The Court affirmed that in light of the background, daughters are entitled to 1/3rd share in all the properties as scheduled in the plaint. It was further noted that "by virtue of the preliminary decree passed by the Trial Court, which was confirmed by the Division Bench of the High Court, the issues decided therein will be deemed to have become final but as the partition suit is required to be decided in stages, the same can be regarded as fully and completely decided only when the final decree is passed. As the law governing the parties has been amended before the conclusion of the final decree proceedings, the party benefitted by such amendment (like the two daughters in the case on hand) can make a request to the Trial Court to take cognizance of the Amendment and give effect to the same."

In light of the same, the Court held that "no error not to speak of any error of law could be said to have been committed upon Courts below, while determining the shares of the parties. The only thing that needs to be done now is to give effect to the amendment in the provisions of Section 6 of the 1956 Act and redetermine the shares of the parties accordingly. To put it straight, the Plaintiff is entitled to 1/3rd share in all the properties of her Late father. The issue whether all the properties were ancestral as raised on behalf of the Appellants pale into insignificance."

(ii) Whether the High Court was justified in declaring the settlement between the appellants and respondents as invalid?

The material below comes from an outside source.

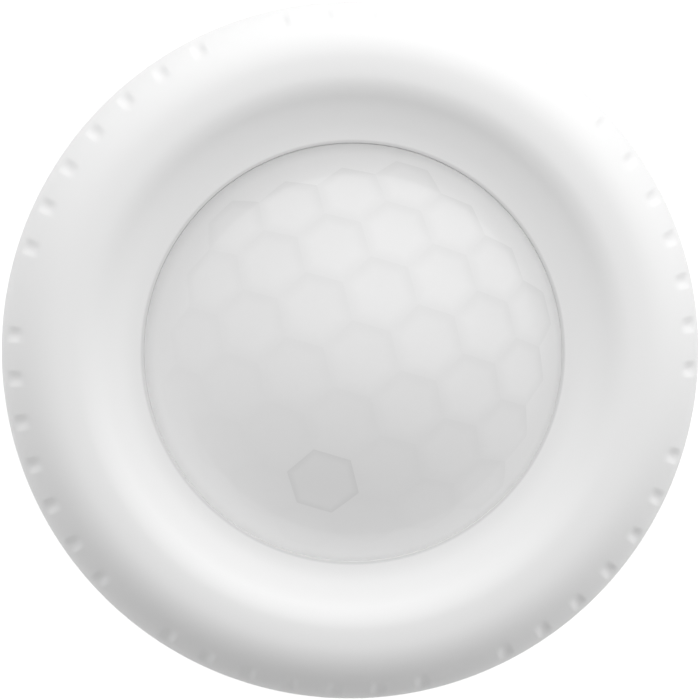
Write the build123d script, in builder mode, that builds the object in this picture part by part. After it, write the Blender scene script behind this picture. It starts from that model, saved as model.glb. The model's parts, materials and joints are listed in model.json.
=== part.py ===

In response, the Court observed that it was in complete agreement with the aforesaid findings recorded by the High Court in its impugned judgment and order while allowing the cross-appeal. In light of the same, the Court observed that "the plaintiff has not put her signature on the deed of settlement, which was produced before the High Court in first appeal. The Plaintiff has made herself very clear that she never joined in the settlement between her brother i.e., the Defendant No. 1 and her sister i.e., the Defendant No. 2. On this ground alone, the settlement could be said to be unlawful, being without any written consent of all the parties. In a suit for partition of joint property, a decree by consent amongst some only of the parties cannot be maintained."

It was further observed that "It is an imperative duty of the Court to ascertain the genuineness and lawfulness of the compromise deed. Indisputably, in the case on hand, the First Appellate Court had neither recorded the statements of the parties in the Court nor had made any inquiry into the terms of the settlement. It is in such circumstances that the High Court in its impugned order has observed that the Compromise Petition was signed by the advocate without any express authority or without special vakalatnama executed in favour of the advocate. In fact, the authority was expressly curtailed in the compromise deed."

Subsequently, both appeals failed and were dismissed. No orders were passed as to costs.

Cause Title: Prasanta Kumar Sahoo & Ors. v. Charulata Sahu & Ors.